For the government, adopting a “failure to prevent” model makes sense. The adoption of such a model, with a defense of “reasonable prevention procedures” (or similar) pushes the burden of cleaning up business practices and culture onto the companies themselves, says Thomas Webb, director of the fraud and white-collar crime team at independent U.K. law firm Burges Salmon. “For that reason, I could see how this might prove to be quite a tempting opportunity for the government,” he says.

For compliance officers, however, the expansion of the strict liability “failure to prevent” offense model to all economic crime would impose yet further significant compliance burdens on businesses operating in the United Kingdom. “Businesses that already have to carry out risk assessments, develop and monitor policies and procedures, and train staff in respect of bribery and tax evasion risks, would also need to do so in relation to all other forms of economic crime,” Webb says. “That is not an inconsiderable task.”

Compliance and cost implications. No matter what option the U.K. government chooses, “companies can certainly expect to spend time and money enhancing or introducing anti-money laundering and anti-fraud compliance regimes, which will complement their anti-bribery systems and controls if the reform is ultimately implemented,” says Joanna Harris, an associate at law firm Berwin Leighton Paisner in London.

Expanding the scope of corporate criminal liability to economic crimes creates cost implications, as well. Many compliance teams are already struggling to do more with less. “This is just another bit to potentially add to that,” says Christopher David, counsel in the London office at WilmerHale.

Especially for U.K. companies, the compliance and cost burdens are significant. “When it comes to anti-corruption or anti-money laundering, many U.K. companies are further behind than their American counterparts,” says Jason Hungerford, a corporate compliance and investigations lawyer at Norton Rose Fulbright, based in London.

U.S. companies increasingly have grown accustomed to the reality that if one of their employees engages in criminal activity on their watch, the company could be held responsible. “That’s a big change for U.K.-based companies that are used to holding individuals responsible but the corporate as a whole is protected by this ‘identification doctrine,’ ” Hungerford says.

The new legal risk it would pose also wouldn’t be insignificant. “It would effectively add a criminal risk to what I suspect many companies do anyway—look to prevent fraud—but if you could suddenly be charged with a criminal offense if you don’t prevent fraud, that ups the stakes quite significantly,” David says.

Rolls-Royce case study. Clearly, however, the debate to expand corporate criminal liability in the United Kingdom has been revived with a big bang, further evidenced by the third and largest deferred prosecution agreement (DPA) that the SFO secured in January 2016. In that case, Rolls-Royce entered into a DPA with the SFO following a four-year investigation into bribery and corruption. Rolls-Royce senior executives are still being questioned in that investigation.
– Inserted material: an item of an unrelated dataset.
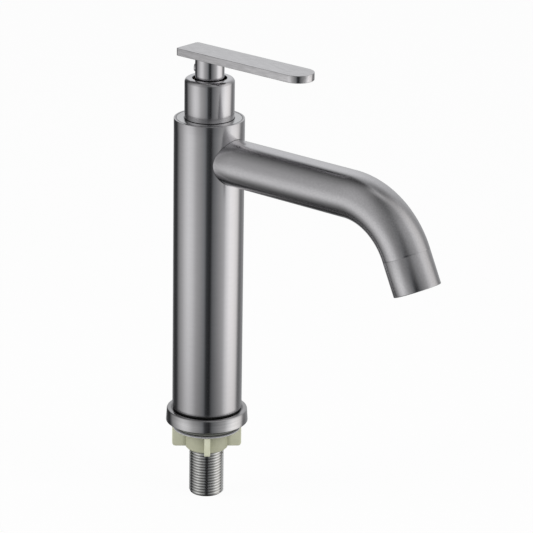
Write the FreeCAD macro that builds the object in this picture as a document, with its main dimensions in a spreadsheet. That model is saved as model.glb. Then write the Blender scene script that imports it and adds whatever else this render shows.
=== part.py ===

The indictment covers 12 counts of conspiracy to corrupt, false accounting, and failure to prevent bribery. The conduct covered by the U.K. DPA took place across seven jurisdictions: Indonesia, Thailand, India, Russia, Nigeria, China, and Malaysia.

After a series of defeats in the white-collar space, the SFO is just now “getting back on its feet,” Hungerford says. Following the Rolls-Royce DPA, “they definitely have their momentum back,” he says.

The U.K. government, on the other hand, is already facing significant turmoil at the moment with Brexit. Thus, whether reforming corporate liability for economic crime is a high priority right now still remains uncertain, says Jonathan Grimes, a partner at law firm Kingsley Napley in London. “We are probably at the beginning of what will be a pretty long process before there is any change that will have a real impact on companies either in the U.K., or anywhere else.”